_Source material_
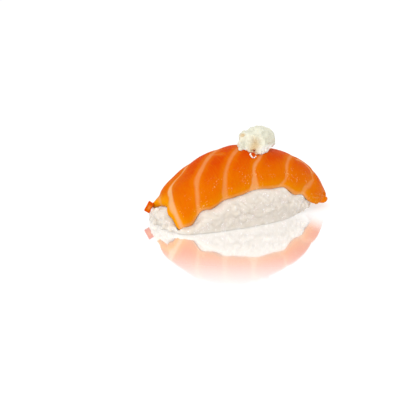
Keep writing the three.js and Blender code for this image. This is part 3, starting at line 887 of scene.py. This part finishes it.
def make_moist_grain():
    """Fine moist unevenness, shared by all: a mask of soft noise, a finer one, and its normal."""
    tree = bpy.data.node_groups.new("moist_grain", "ShaderNodeTree")
    for label in ("Mottle", "Grain", "Height"):
        tree.interface.new_socket(label, in_out="INPUT", socket_type="NodeSocketFloat")
    for label, kind in (("Mask", "Float"), ("Fine", "Float"), ("Normal", "Vector")):
        tree.interface.new_socket(label, in_out="OUTPUT", socket_type="NodeSocket" + kind)
    given = tree.nodes.new("NodeGroupInput").outputs
    result = tree.nodes.new("NodeGroupOutput")
    place = put(tree, "TexCoord").outputs["Object"]
    mottle = put(tree, "TexNoise", Vector=place, Scale=given["Mottle"], Detail=3.0)
    fine = put(tree, "TexNoise", Vector=place, Scale=given["Grain"], Detail=2.0)
    bump = put(tree, "Bump", Height=fine.outputs["Fac"], Distance=given["Height"], Strength=1.0)
    set_inputs(tree, result, Mask=mottle.outputs["Fac"], Fine=fine.outputs["Fac"])
    set_inputs(tree, result, Normal=bump.outputs["Normal"])
    return tree


def new_material(name):
    """A material, its node tree and its Principled shader."""
    material = bpy.data.materials.new(name)
    material.use_nodes = True
    return material, material.node_tree, material.node_tree.nodes["Principled BSDF"]


def add_moist_grain(tree, mottle, grain, height):
    """The shared unevenness at the material's own sizes."""
    node = put(tree, "Group")
    node.node_tree = moist_grain
    set_inputs(tree, node, Mottle=mottle, Grain=grain, Height=height)
    return node.outputs


def salmon_material():
    """Raw flesh: redder over the crown and yellower towards the hem, partly its own colour and partly painted
    shade and light, yellower also towards the near end and each fat line, with fine fibres, soft-edged pale
    fat lines, a pale rim painted as light shining through the thin hem, a few painted glints and a paler
    inner face, partly painted light that lifts its shade."""
    material, tree, skin = new_material("raw_salmon")
    grain = add_moist_grain(tree, 260.0, 2000.0, 0.00007)
    lay = put(tree, "UVMap")
    lay.uv_map = "lay"
    turned = put(tree, "Mapping", Vector=lay.outputs["UV"], Rotation=(0, 0, 0.5), Scale=(2.2, 0.16, 1))
    fibre = put(tree, "TexNoise", Vector=turned.outputs["Vector"], Scale=1.0, Detail=3.0).outputs["Fac"]
    uneven = maths(tree, "SUBTRACT", grain["Mask"], 0.5)
    # Redder where deep: the flesh's own colour, with painted shade over the crown and far along.
    deep = maths(tree, "ADD", attribute(tree, "deep"), maths(tree, "MULTIPLY", uneven, 0.4))
    colour = tint(tree, FLESH, deep, 0.0, 1.0, 1.0, DEEP_FLESH_AND_SHADE)
    gap = maths(tree, "ADD", attribute(tree, "line_gap"), maths(tree, "MULTIPLY", uneven, 0.5))
    hem = attribute(tree, "hem")
    colour = tint(tree, colour, gap, 2.4, 0.2, 0.4, FLESH_BY_LINE)
    # Yellower towards the hem: partly its own colour, partly painted light on the lower side.
    colour = tint(tree, colour, hem, 4.6, 0.6, 0.8, HEM_FLESH_AND_LIGHT)
    colour = tint(tree, colour, attribute(tree, "end"), 6.0, 1.5, 0.9, NEAR_FLESH)
    colour = tint(tree, colour, fibre, 0.52, 0.72, 0.25, PALE_FIBRE)
    colour = tint(tree, colour, fibre, 0.45, 0.28, 0.25, DARK_FIBRE)
    line = maths(tree, "MULTIPLY", ramp(tree, gap, 0.5, -0.6), attribute(tree, "line_pale"))
    colour = blend(tree, line, colour, FAT)
    # A pale rim: painted light shining through the thin hem.
    colour = tint(tree, colour, hem, 1.6, 0.0, 0.6, PAINTED_RIM_GLOW)
    # Painted glints low down, where the mottle and the fine noise are both high.
    low_down = ramp(tree, hem, 12.0, 6.0, 0.0, 0.5)
    painted_glint = maths(tree, "MULTIPLY", ramp(tree, grain["Fine"], 0.58, 0.68), low_down)
    painted_glint = maths(tree, "MULTIPLY", painted_glint, ramp(tree, grain["Mask"], 0.5, 0.58))
    colour = blend(tree, painted_glint, colour, PAINTED_FLESH_GLINT)
    # The paler inner face: partly its own colour, partly painted light that lifts its shade.
    colour = blend(tree, maths(tree, "MULTIPLY", attribute(tree, "inside"), 0.85), colour, INNER_FACE_AND_LIGHT)
    rough = ramp(tree, grain["Mask"], 0.3, 0.7, 0.3, 0.45)
    set_inputs(tree, skin, Base_Color=colour, Roughness=rough, Normal=grain["Normal"])
    set_inputs(tree, skin, Specular_IOR_Level=0.008, Specular_Tint=(1.0, 0.6, 0.3, 1.0))
    set_inputs(tree, skin, Subsurface_Weight=0.2, Subsurface_Radius=(1.0, 0.35, 0.1), Subsurface_Scale=0.0012)
    return material


def rice_material():
    """Cooked rice: warm and milky, each grain a little different, paler and more opaque towards its ends,
    with painted shade in the seams, pink patches and white glints."""
    material, tree, skin = new_material("cooked_rice")
    grain = add_moist_grain(tree, 420.0, 2200.0, 0.00006)
    tone = maths(tree, "ADD", attribute(tree, "tone"), maths(tree, "SUBTRACT", grain["Mask"], 0.5))
    colour = tint(tree, DARKER_RICE, tone, -0.9, 0.9, 1.0, PALER_RICE)
    colour = tint(tree, colour, attribute(tree, "tip"), 0.5, 1.0, 0.2, GRAIN_TIP)
    colour = tint(tree, colour, grain["Mask"], 0.5, 0.68, 0.5, PINK_RICE)
    # Painted shade in the seams between grains.
    colour = tint(tree, colour, attribute(tree, "seam"), 0.2, 1.0, 0.25, PAINTED_SEAM_SHADE)
    patch = ramp(tree, grain["Mask"], 0.5, 0.6)
    glint = maths(tree, "MULTIPLY", ramp(tree, grain["Fine"], 0.59, 0.67), patch)
    colour = blend(tree, glint, colour, RICE_GLINT)
    rough = ramp(tree, grain["Fine"], 0.3, 0.7, 0.3, 0.46)
    set_inputs(tree, skin, Base_Color=colour, Roughness=rough, Normal=grain["Normal"])
    set_inputs(tree, skin, Specular_IOR_Level=0.15, Subsurface_Weight=1.0, Subsurface_Scale=0.0024)
    set_inputs(tree, skin, Subsurface_Radius=(1.0, 0.93, 0.82))
    return material


def cheese_material():
    """Soft cheese: cool ivory, paler on its ridges and darker in its dips with painted light and shade,
    whiter on its broken lower rim, partly its own colour and partly painted light, painted beige shade and
    reflected salmon light in the hollow, painted brown shade in the pit, and pink in the notch, where the
    flesh shows through."""
    material, tree, skin = new_material("soft_cheese")
    grain = add_moist_grain(tree, 500.0, 1800.0, 0.00012)
    # Paler on raised relief, darker in its dips: painted light and shade, with random mottle.
    tone = maths(tree, "ADD", attribute(tree, "relief"), maths(tree, "SUBTRACT", grain["Mask"], 0.5))
    colour = tint(tree, DARKER_CHEESE_AND_SHADE, tone, -0.6, 0.6, 1.0, PALER_CHEESE_AND_LIGHT)
    # Whiter at the foot: partly its own colour, partly painted light that lifts the shade under the lump.
    colour = tint(tree, colour, attribute(tree, "low"), 0.3, 1.0, 0.8, WHITER_FOOT_AND_LIGHT)
    # Painted shade and reflected salmon light in the hollow.
    colour = tint(tree, colour, attribute(tree, "hollow"), 0.1, 1.1, 1.0, PAINTED_HOLLOW_SHADE)
    # Painted shade in the pit.
    colour = tint(tree, colour, attribute(tree, "pit"), 0.1, 0.9, 1.0, PAINTED_PIT_SHADE)
    colour = tint(tree, colour, attribute(tree, "thin"), 0.25, 0.9, 1.0, PINK_NOTCH)
    rough = ramp(tree, grain["Fine"], 0.3, 0.7, 0.45, 0.65)
    set_inputs(tree, skin, Base_Color=colour, Roughness=rough, Normal=grain["Normal"])
    set_inputs(tree, skin, Specular_IOR_Level=0.35, Subsurface_Weight=0.3, Subsurface_Scale=0.001)
    set_inputs(tree, skin, Subsurface_Radius=(1.0, 0.9, 0.7))
    return material


# ---- The object ----

moist_grain = make_moist_grain()
raw_salmon = salmon_material()
cooked_rice = rice_material()
soft_cheese = cheese_material()

salmon, outer_wall, inner_wall = make_salmon(raw_salmon)
for piece, node, finish in (
    (salmon, "salmon_slice", "salmon"),
    (make_tab(raw_salmon), "salmon_slice", "salmon"),
    (make_rice(cooked_rice, inner_wall, outer_wall), "rice", "rice"),
    (make_cheese(soft_cheese, outer_wall), "cream_cheese", "cheese"),
    (make_crumbs(soft_cheese), "cream_cheese", "cheese"),
):
    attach(piece, "root")
    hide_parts(node)

# ---- The floor, the light and the camera ----

AZIMUTH = math.radians(-30.8)
ELEVATION = math.radians(14.6)
DISTANCE = 0.6
PIXELS_PER_METRE = 2576.0
FRAME_PIXELS = 400
ORIGIN_PIXEL = (245.0, 214.1)
LIGHT_AIM = Vector((0, 0, 0.01))


def make_floor():
    """A white floor that mirrors what stands on it, less and less outwards and under the far end."""
    mesh = bpy.data.meshes.new("floor")
    half = 6.0
    corners = [(-half, -half, 0), (half, -half, 0), (half, half, 0), (-half, half, 0)]
    mesh.from_pydata(corners, [], [(0, 1, 2, 3)])
    floor = add_object("floor", mesh)
    material, tree, skin = new_material("pale_floor")
    place = put(tree, "TexCoord").outputs["Object"]
    away = put(tree, "VectorMath", Vector=place)
    away.operation = "LENGTH"
    along = put(tree, "SeparateXYZ", Vector=place).outputs["X"]
    near = ramp(tree, away.outputs["Value"], 0.115, 0.05)
    shine = maths(tree, "MULTIPLY", near, ramp(tree, along, 0.026, 0.008))
    set_inputs(
        tree, skin, Metallic=maths(tree, "MULTIPLY", shine, 0.95), Roughness=0.06, Specular_IOR_Level=0.0,
        Base_Color=blend(tree, shine, (0.4, 0.4, 0.4), (0.73, 0.73, 0.73)), Emission_Strength=0.64,
        Emission_Color=blend(tree, shine, (1.0, 1.0, 1.0), (0.5, 0.5, 0.5)),
    )
    mesh.materials.append(material)


def add_light(name, place, size, power):
    """A round lamp at a place, looking at the food's foot."""
    lamp = bpy.data.lights.new(name, "AREA")
    lamp.shape = "DISK"
    lamp.size = size
    lamp.energy = power
    light = add_object(name, lamp)
    light.location = place
    light.rotation_euler = (LIGHT_AIM - Vector(place)).to_track_quat("-Z", "Y").to_euler()


def make_camera():
    """A camera at the angle given, which looks past the origin by as much as brings the origin to its own
    pixel of the frame."""
    level = math.cos(ELEVATION)
    back = Vector((math.sin(AZIMUTH) * level, -math.cos(AZIMUTH) * level, math.sin(ELEVATION)))
    right = Vector((math.cos(AZIMUTH), math.sin(AZIMUTH), 0))
    up = right.cross(-back)
    middle = FRAME_PIXELS / 2
    aside = (middle - ORIGIN_PIXEL[0]) / PIXELS_PER_METRE
    above = (ORIGIN_PIXEL[1] - middle) / PIXELS_PER_METRE
    data = bpy.data.cameras.new("camera")
    data.sensor_width = 36
    data.lens = data.sensor_width * PIXELS_PER_METRE * DISTANCE / FRAME_PIXELS
    data.clip_start = 0.01
    camera = add_object("camera", data)
    camera.location = right * aside + up * above + back * DISTANCE
    camera.rotation_euler = (-back).to_track_quat("-Z", "Y").to_euler()
    bpy.context.scene.camera = camera


make_floor()
make_camera()
world = bpy.data.worlds.new("studio")
world.use_nodes = True
set_inputs(world.node_tree, world.node_tree.nodes["Background"], Color=(1, 1, 1, 1), Strength=1.0)
bpy.context.scene.world = world
add_light("key", (-0.35, -0.45, 0.45), 0.35, 1.5)
add_light("fill", (-0.6, -0.2, 0.16), 0.3, 0.3)
bpy.context.scene.view_settings.view_transform = "Standard"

_Written problem_
Looking at the material above, please copy exactly every line from its first line through the line containing "return tree", with both ends included and nothing else.

_Result below_
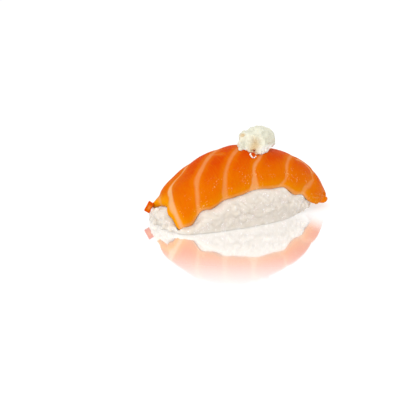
Keep writing the three.js and Blender code for this image. This is part 3, starting at line 887 of scene.py. This part finishes it.
def make_moist_grain():
    """Fine moist unevenness, shared by all: a mask of soft noise, a finer one, and its normal."""
    tree = bpy.data.node_groups.new("moist_grain", "ShaderNodeTree")
    for label in ("Mottle", "Grain", "Height"):
        tree.interface.new_socket(label, in_out="INPUT", socket_type="NodeSocketFloat")
    for label, kind in (("Mask", "Float"), ("Fine", "Float"), ("Normal", "Vector")):
        tree.interface.new_socket(label, in_out="OUTPUT", socket_type="NodeSocket" + kind)
    given = tree.nodes.new("NodeGroupInput").outputs
    result = tree.nodes.new("NodeGroupOutput")
    place = put(tree, "TexCoord").outputs["Object"]
    mottle = put(tree, "TexNoise", Vector=place, Scale=given["Mottle"], Detail=3.0)
    fine = put(tree, "TexNoise", Vector=place, Scale=given["Grain"], Detail=2.0)
    bump = put(tree, "Bump", Height=fine.outputs["Fac"], Distance=given["Height"], Strength=1.0)
    set_inputs(tree, result, Mask=mottle.outputs["Fac"], Fine=fine.outputs["Fac"])
    set_inputs(tree, result, Normal=bump.outputs["Normal"])
    return tree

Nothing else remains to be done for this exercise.